[Goal] Write out the data below in full. Keep it exact.

[Given material]
************

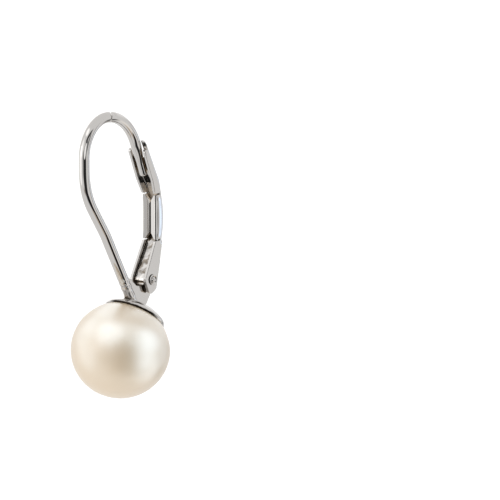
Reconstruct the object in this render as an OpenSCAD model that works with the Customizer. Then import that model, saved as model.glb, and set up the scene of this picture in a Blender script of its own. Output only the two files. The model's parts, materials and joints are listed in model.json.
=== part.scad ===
// Leverback pearl earring, one of a pair.
// Z is up as it hangs, the pearl hangs at the front (-Y) and the lever closes behind the ear (+Y).
// The loop of wire and lever lies in the plane X = 0.
// The origin is the underside of the ear wire at its crown, where it hangs in the ear.

/* [Ear wire] */
// Diameter of the ear wire
wire_d = 0.9; // [0.8:0.05:1]
// Diameter of the slim tip that goes into the lever
tip_d = 0.65; // [0.5:0.05:0.7]
// Bend radius of the bow in front of the crown, at the wire's middle
front_bow_r = 3.05; // [2.9:0.05:3.2]
// Bend radius of the bow behind the crown
rear_bow_r = 4.4; // [4.3:0.05:4.5]
// Angle of the bow behind the crown
rear_bow_turn = 66.8; // [66:0.1:68]
// Length of the straight rear leg, with its taper and its blunt tip
rear_leg = 3; // [2.8:0.05:3.2]
// Length over which the rear leg slims down
taper_len = 0.8; // [0.5:0.1:1.2]
// Radius of the rounded edge at the end of the tip
tip_round = 0.2; // [0.1:0.01:0.24]
// Straight drop of the front wire below its bow
front_drop = 0.9; // [0.8:0.05:1]
// Bend radius of the front wire where it turns back under the ear
front_bend_r = 5.7; // [5.5:0.1:5.9]
// Width of the small nick across the top of the crown
nick_w = 0.45; // [0.3:0.05:0.5]
// Depth of the nick
nick_depth = 0.1; // [0.05:0.01:0.12]

/* [Pearl and cup] */
// Diameter of the pearl
pearl_d = 8; // [7.5:0.1:8.4]
// Lean of the pearl's drilled axis from upright, towards the back
cup_lean = 37; // [35:1:39]
// Half of the angle that the cup covers, seen from the pearl's middle
cup_half_angle = 43; // [38:1:48]
// Thickness of the cup at its pole
cup_t = 0.24; // [0.2:0.01:0.3]
// Thickness of the cup at its rim
rim_t = 0.05; // [0.04:0.01:0.12]
// Room for glue between the pearl and the cup
glue_gap = 0.03; // [0.02:0.01:0.05]
// Diameter of the peg that holds the pearl
peg_d = 0.8; // [0.6:0.05:1]
// Length of the peg inside the pearl
peg_len = 3; // [2:0.1:3.5]

/* [Hinge] */
// Distance of the hinge axis behind the crown
hinge_y = 5.28; // [5.2:0.01:5.35]
// Distance of the hinge axis below the crown's underside
hinge_drop = 13.63; // [13.6:0.01:13.7]
// Thickness of the hinge plate
plate_t = 0.72; // [0.6:0.02:0.76]
// Radius of the plate's round head about the hinge
plate_head_r = 0.44; // [0.4:0.01:0.44]
// Diameter of the rivet's pin
pin_d = 0.48; // [0.4:0.02:0.48]
// Running clearance of the pin in the plate, on the diameter
pin_play = 0.06; // [0.04:0.01:0.08]
// Diameter of the rivet's domed heads
rivet_head_d = 0.9; // [0.8:0.05:1]
// Height of the rivet's domed heads
rivet_head_h = 0.2; // [0.15:0.01:0.25]
// Gap between two parts that touch in use
touch_gap = 0.02; // [0.01:0.01:0.03]

/* [Lever] */
// Thickness of the lever's sheet
sheet_t = 0.26; // [0.22:0.01:0.28]
// Half of the lever's width at the hinge
half_w_hinge = 0.8; // [0.78:0.01:0.84]
// Half of the lever's width in the middle
half_w_middle = 0.7; // [0.68:0.01:0.72]
// Half of the lever's width at the top
half_w_top = 0.87; // [0.86:0.01:0.9]
// Bend radius of the lever's back
back_bend_r = 6.65; // [6.4:0.05:6.9]
// Angle of the bend of the lever's back
back_bend_turn = 43; // [42:0.5:44]
// Thickness of the spring leaf
leaf_t = 0.2; // [0.16:0.01:0.2]
// Half of the gap between the two folded flaps
seam_half = 0.05; // [0.03:0.01:0.08]
// Height of the two relief slits at the ends of the flaps
slit_h = 0.12; // [0.08:0.01:0.15]
// Depth of the relief slits from the open edge
slit_depth = 0.62; // [0.5:0.02:0.7]
// Half of the width of the notch in the lever's top for the ear wire
notch_half = 0.45; // [0.43:0.01:0.48]

/* [Hidden] */
$fn = 64;
wire_r = wire_d / 2;
tip_r = tip_d / 2;
// A straight laps into the bends beside it, which are finer by a hair so that they end inside it.
lap = 0.05;
bend_wire_r = wire_r - 0.004;
pearl_r = pearl_d / 2;
hinge_z = -hinge_drop;

// The cup's pole, on its outside under the hinge plate, and the pearl's middle below it.
cup_pole = [4.38, -15.64];
cup_axis = [sin(cup_lean), cos(cup_lean)];
cup_inner_r = pearl_r + glue_gap;
pole_r = cup_inner_r + cup_t;
pearl_mid = cup_pole - pole_r * cup_axis;

// The rim's plane and radius, and the outer sphere through the pole and the rim's outer edge.
rim_h = (cup_inner_r + rim_t) * cos(cup_half_angle);
rim_r = (cup_inner_r + rim_t) * sin(cup_half_angle);
shell_shift = (pole_r * pole_r - rim_h * rim_h - rim_r * rim_r) / (2 * (pole_r - rim_h));
shell_r = pole_r - shell_shift;

// The runs of the ear wire from the crown: a length for a straight, a radius and a turn for a bend.
// A heading is measured from straight down, and grows towards the back.
LENGTH = 0;
RADIUS = 1;
TURN = 2;
front_runs = [
    [0, front_bow_r, 90],
    [front_drop, 0, 0],
    [0, front_bend_r, 36.5],
    [2.5, 0, 0],
    [0, 8, -5.3],
    [6.9, 0, 0]
];
rear_runs = [[0, rear_bow_r, -rear_bow_turn]];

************

[Answer to the exercise]
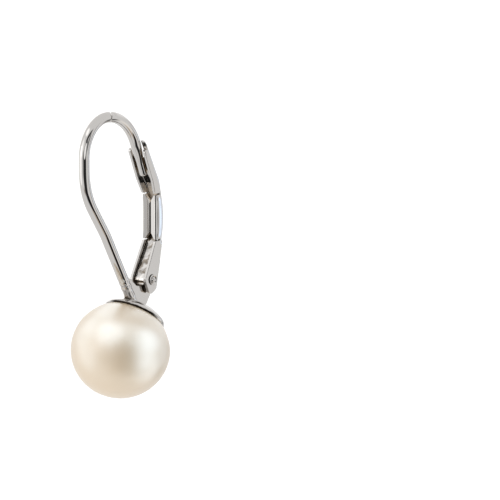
Reconstruct the object in this render as an OpenSCAD model that works with the Customizer. Then import that model, saved as model.glb, and set up the scene of this picture in a Blender script of its own. Output only the two files. The model's parts, materials and joints are listed in model.json.
=== part.scad ===
// Leverback pearl earring, one of a pair.
// Z is up as it hangs, the pearl hangs at the front (-Y) and the lever closes behind the ear (+Y).
// The loop of wire and lever lies in the plane X = 0.
// The origin is the underside of the ear wire at its crown, where it hangs in the ear.

/* [Ear wire] */
// Diameter of the ear wire
wire_d = 0.9; // [0.8:0.05:1]
// Diameter of the slim tip that goes into the lever
tip_d = 0.65; // [0.5:0.05:0.7]
// Bend radius of the bow in front of the crown, at the wire's middle
front_bow_r = 3.05; // [2.9:0.05:3.2]
// Bend radius of the bow behind the crown
rear_bow_r = 4.4; // [4.3:0.05:4.5]
// Angle of the bow behind the crown
rear_bow_turn = 66.8; // [66:0.1:68]
// Length of the straight rear leg, with its taper and its blunt tip
rear_leg = 3; // [2.8:0.05:3.2]
// Length over which the rear leg slims down
taper_len = 0.8; // [0.5:0.1:1.2]
// Radius of the rounded edge at the end of the tip
tip_round = 0.2; // [0.1:0.01:0.24]
// Straight drop of the front wire below its bow
front_drop = 0.9; // [0.8:0.05:1]
// Bend radius of the front wire where it turns back under the ear
front_bend_r = 5.7; // [5.5:0.1:5.9]
// Width of the small nick across the top of the crown
nick_w = 0.45; // [0.3:0.05:0.5]
// Depth of the nick
nick_depth = 0.1; // [0.05:0.01:0.12]

/* [Pearl and cup] */
// Diameter of the pearl
pearl_d = 8; // [7.5:0.1:8.4]
// Lean of the pearl's drilled axis from upright, towards the back
cup_lean = 37; // [35:1:39]
// Half of the angle that the cup covers, seen from the pearl's middle
cup_half_angle = 43; // [38:1:48]
// Thickness of the cup at its pole
cup_t = 0.24; // [0.2:0.01:0.3]
// Thickness of the cup at its rim
rim_t = 0.05; // [0.04:0.01:0.12]
// Room for glue between the pearl and the cup
glue_gap = 0.03; // [0.02:0.01:0.05]
// Diameter of the peg that holds the pearl
peg_d = 0.8; // [0.6:0.05:1]
// Length of the peg inside the pearl
peg_len = 3; // [2:0.1:3.5]

/* [Hinge] */
// Distance of the hinge axis behind the crown
hinge_y = 5.28; // [5.2:0.01:5.35]
// Distance of the hinge axis below the crown's underside
hinge_drop = 13.63; // [13.6:0.01:13.7]
// Thickness of the hinge plate
plate_t = 0.72; // [0.6:0.02:0.76]
// Radius of the plate's round head about the hinge
plate_head_r = 0.44; // [0.4:0.01:0.44]
// Diameter of the rivet's pin
pin_d = 0.48; // [0.4:0.02:0.48]
// Running clearance of the pin in the plate, on the diameter
pin_play = 0.06; // [0.04:0.01:0.08]
// Diameter of the rivet's domed heads
rivet_head_d = 0.9; // [0.8:0.05:1]
// Height of the rivet's domed heads
rivet_head_h = 0.2; // [0.15:0.01:0.25]
// Gap between two parts that touch in use
touch_gap = 0.02; // [0.01:0.01:0.03]

/* [Lever] */
// Thickness of the lever's sheet
sheet_t = 0.26; // [0.22:0.01:0.28]
// Half of the lever's width at the hinge
half_w_hinge = 0.8; // [0.78:0.01:0.84]
// Half of the lever's width in the middle
half_w_middle = 0.7; // [0.68:0.01:0.72]
// Half of the lever's width at the top
half_w_top = 0.87; // [0.86:0.01:0.9]
// Bend radius of the lever's back
back_bend_r = 6.65; // [6.4:0.05:6.9]
// Angle of the bend of the lever's back
back_bend_turn = 43; // [42:0.5:44]
// Thickness of the spring leaf
leaf_t = 0.2; // [0.16:0.01:0.2]
// Half of the gap between the two folded flaps
seam_half = 0.05; // [0.03:0.01:0.08]
// Height of the two relief slits at the ends of the flaps
slit_h = 0.12; // [0.08:0.01:0.15]
// Depth of the relief slits from the open edge
slit_depth = 0.62; // [0.5:0.02:0.7]
// Half of the width of the notch in the lever's top for the ear wire
notch_half = 0.45; // [0.43:0.01:0.48]

/* [Hidden] */
$fn = 64;
wire_r = wire_d / 2;
tip_r = tip_d / 2;
// A straight laps into the bends beside it, which are finer by a hair so that they end inside it.
lap = 0.05;
bend_wire_r = wire_r - 0.004;
pearl_r = pearl_d / 2;
hinge_z = -hinge_drop;

// The cup's pole, on its outside under the hinge plate, and the pearl's middle below it.
cup_pole = [4.38, -15.64];
cup_axis = [sin(cup_lean), cos(cup_lean)];
cup_inner_r = pearl_r + glue_gap;
pole_r = cup_inner_r + cup_t;
pearl_mid = cup_pole - pole_r * cup_axis;

// The rim's plane and radius, and the outer sphere through the pole and the rim's outer edge.
rim_h = (cup_inner_r + rim_t) * cos(cup_half_angle);
rim_r = (cup_inner_r + rim_t) * sin(cup_half_angle);
shell_shift = (pole_r * pole_r - rim_h * rim_h - rim_r * rim_r) / (2 * (pole_r - rim_h));
shell_r = pole_r - shell_shift;

// The runs of the ear wire from the crown: a length for a straight, a radius and a turn for a bend.
// A heading is measured from straight down, and grows towards the back.
LENGTH = 0;
RADIUS = 1;
TURN = 2;
front_runs = [
    [0, front_bow_r, 90],
    [front_drop, 0, 0],
    [0, front_bend_r, 36.5],
    [2.5, 0, 0],
    [0, 8, -5.3],
    [6.9, 0, 0]
];
rear_runs = [[0, rear_bow_r, -rear_bow_turn]];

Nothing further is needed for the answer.